The peak body for the global hedge fund industry, the Alternative Investment Management Association (AIMA) has backed a proposal mandating the full transparency and disclosure of ‘stematically significant’ positions and risk exposures held by hedge funds to their national regulators.
The principle is one of many positions announced in a new AIMA policy platform, formulated while representing the global hedge fund industry in international discussions about the future regulatory framework for hedge funds.
The talks were tasked by the G20 and are being convened by organisations such as International Organisation of Securities Commissions (IOSCO) and the Financial Stability Forum.
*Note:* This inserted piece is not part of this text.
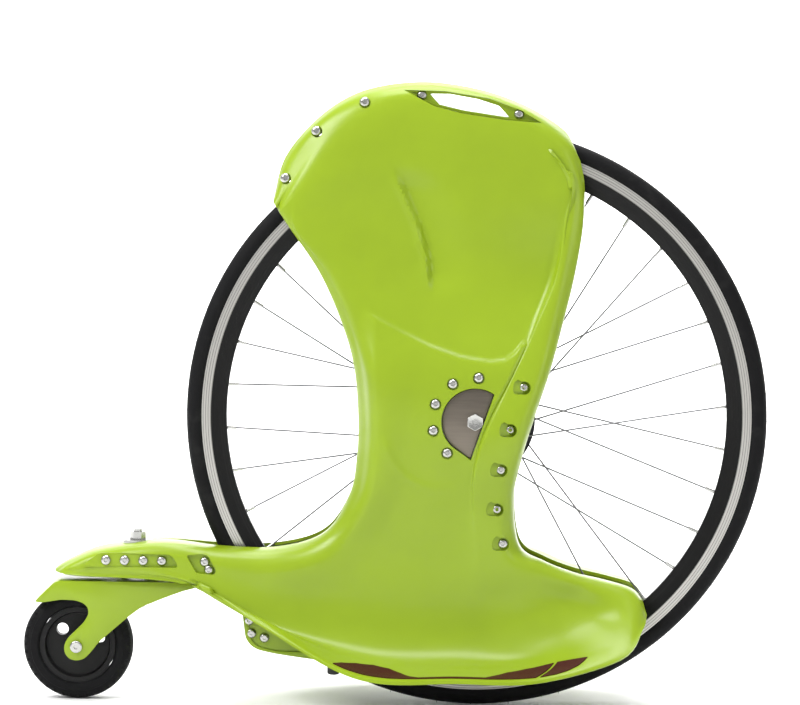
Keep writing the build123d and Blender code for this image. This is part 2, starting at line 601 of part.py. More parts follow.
TAPE_THICK = 0.8
with BuildPart() as rim_tape:
    with BuildSketch(WHEEL_SECTION):
        with Locations((RIM_BED_R, 0)):
            Rectangle(TAPE_THICK, 2 * BEAD_OUT - 0.4, align=(Align.MIN, Align.CENTER))
    revolve(axis=WHEEL_AXIS)
    with Locations(Plane((AXLE_X, 0, WHEEL_R)) * Location((0, 0, 0), (0, -VALVE_DEG, 0))):
        with Locations((RIM_BED_R, 0, 0)):
            Cylinder(VALVE_R + 0.5, 12, rotation=(0, 90, 0), mode=Mode.SUBTRACT)
save(rim_tape.part, "rim_tape")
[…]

The new policies put forward by AIMA were:
1) Regular reporting and better transparency of systematically significant positions held by large hedge funds to their national regulators;
2) An aggregated short-selling disclosure regime to national regulators;
3) Support for new policies to reduce settlement failure (encompassing naked short-selling);
4) Support for a “global manager-authorisation and supervision template” based on the UK’s Financial Services Authority; and
5) Call for unified global standards for the industry based on the convergence of work by AIMA, IOSCO, the Hedge Fund Standards Board, the US President’s Working Group on Financial Markets and the Managed Funds Association.
In a statement, Andrew Baker, the chief executive of AIMA based in London, said the peak body supported the disclosure measures in order to improve unfavourable perceptions of hedge funds.
“We want to dispel the misconception that the hedge fund industry is opaque and uncooperative,” Baker said.
AIMA’s 1,200 members, which include hedge funds, prime brokers and fund administrators, manage more than 75 per cent of hedge fund assets globally.